In his book, The Neighbourhood of Dublin, published back in 1912, Weston Joyce extolled the virtues of walking the Six Hills (the area between Stone Cross and Kippure) at a time when Dublin hardly extended beyond the canals and Glenasmole was so remote from the city that the Irish language had survived there until the nineteenth century.  And the gear Joyce recommended for these outings?  A pair of stout boots and a walking stick.  At that time I’m sure some would have regarded the use of a walking stick as smacking of ostentation.

J.B. Malone, the doyen of Dublin hill-walkers, in his book, The Open Road, published in 1950, was frugal in his choice of gear, too. He recommended what was known as The Russian Roll.  This was a raincoat, rolled width-ways and worn like a bandoleer, draped over one shoulder and fastened beneath the other with the coat belt, with the lunch stowed in one of the pockets.  Many of us, in those frugal times, would have regarded owning a coat with a belt as being a blatant example of conspicuous consumption.

Bill Murray, in his book, Undiscovered Scotland, recommended going out, alone, at night, in the depths of winter and trekking the snow-clad summits by moonlight, advice that would probably be frowned upon nowadays.  It is increasingly rare for us to be blessed with decent snow cover on our hills but, if the opportunity arises, you should try it.  The silence, the serenity and the soft, subdued light reflecting off the glittering snow slopes all adds up to a magical experience.
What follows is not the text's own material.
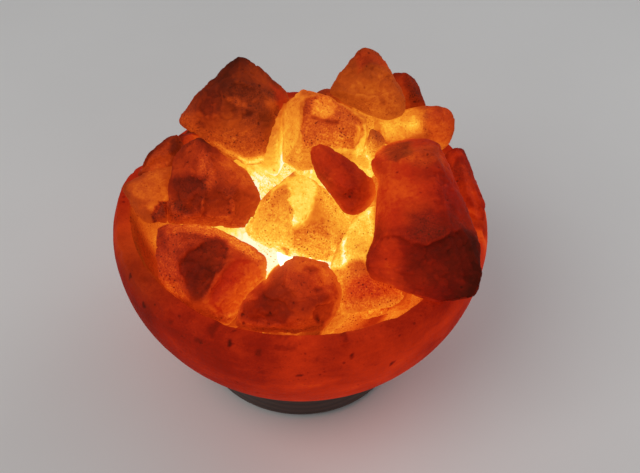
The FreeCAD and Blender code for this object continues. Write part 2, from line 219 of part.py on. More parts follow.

Our mountains are small by international standards, but they can provide much enjoyment and, sometimes, challenges, too and learning to cope with these challenges may serve well elsewhere, on more distant hills.  So, go on, spread your wings, get your boots wet and test yourself.  After all, we are members of a mountaineering club.  Shouldn’t we be doing what it says on the tin.